While preparing for the AWS SAA-C03, many candidates get confused by data transfer service selection. In the real world, this is fundamentally a decision about Reliability vs. Cost vs. Security. Let’s drill into a simulated scenario.
The Scenario #
MicroPrecision Manufacturing operates a semiconductor fabrication facility producing microchips. Their production floor hosts 40+ precision measurement devices that generate approximately 10TB of telemetry data daily in JSON format. Currently, this data resides on a Storage Area Network (SAN) within their on-premises data center adjacent to the factory floor.
The engineering leadership wants to centralize this data in AWS S3 to enable multiple downstream systems—including their real-time quality control platform, predictive maintenance engine, and compliance reporting tool—to access the data with minimal latency.
Critical constraint: The sensor data contains proprietary manufacturing parameters and defect signatures considered trade secrets. Exposure during transmission could lead to competitive disadvantage and regulatory penalties.
Key Requirements #
Select the most reliable solution to transfer 10TB of sensitive JSON files daily from the on-premises SAN to Amazon S3 while ensuring secure transmission.
The Options #
- A) AWS DataSync over the public internet
- B) AWS DataSync over AWS Direct Connect
- C) AWS Database Migration Service (DMS) over the public internet
- D) AWS Database Migration Service (DMS) over AWS Direct Connect
Correct Answer #
Option B: AWS DataSync over AWS Direct Connect.
Step-by-Step Winning Logic #
This solution optimally balances reliability, security, and purpose-built functionality:
-
Service Selection (DataSync vs. DMS):
- AWS DataSync is purpose-built for transferring large volumes of file/object data between on-premises storage and AWS storage services (S3, EFS, FSx)
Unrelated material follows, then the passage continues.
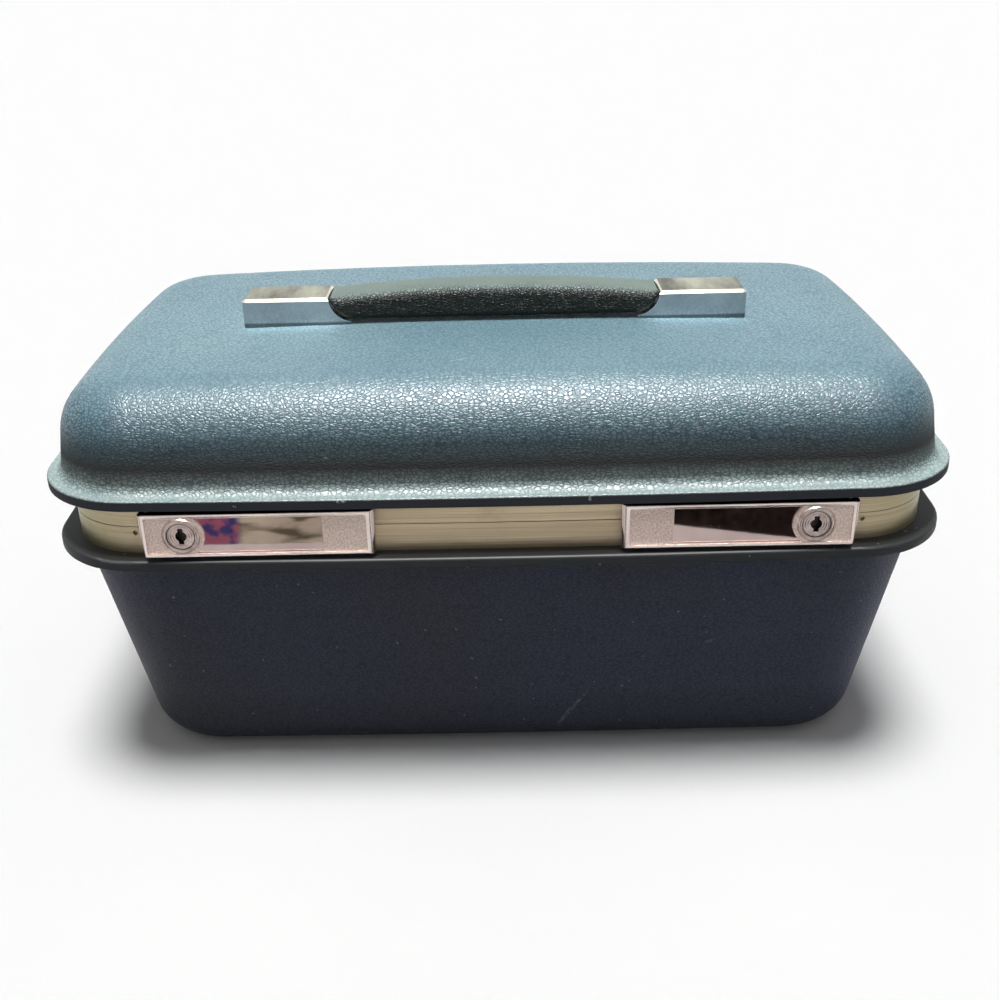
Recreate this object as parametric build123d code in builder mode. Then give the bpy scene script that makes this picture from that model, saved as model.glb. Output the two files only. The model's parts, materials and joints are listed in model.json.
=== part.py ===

- It handles network optimization, parallel transfers, data validation, and incremental transfers automatically
- AWS DMS is designed for database migration and continuous replication, not file-based JSON data stored on SAN
-
Network Path (Direct Connect vs. Public Internet):
- AWS Direct Connect provides a dedicated, private network connection from on-premises to AWS
- Reliability: Consistent bandwidth (no “best effort” variability of internet), SLA-backed performance
- Security: Traffic never traverses the public internet, reducing attack surface (though encryption is still recommended)
- Predictability: For 10TB daily transfers, dedicated bandwidth ensures “near real-time” SLA can be met
-
Why This Matters for SAA-C03:
- The exam tests whether you understand service purpose (DataSync for files, DMS for databases)
- It evaluates your grasp of security best practices (private connectivity for sensitive data)
- It validates reliability thinking (dedicated vs. shared network paths)
💎 The Architect’s Deep Dive: Why Options Fail #
The Traps (Distractor Analysis) #
-
Why not Option A (DataSync over public internet)?
- Correct service, wrong network path. While DataSync encrypts data in transit, public internet introduces:
- Variable latency and bandwidth (threats to “near real-time” requirement)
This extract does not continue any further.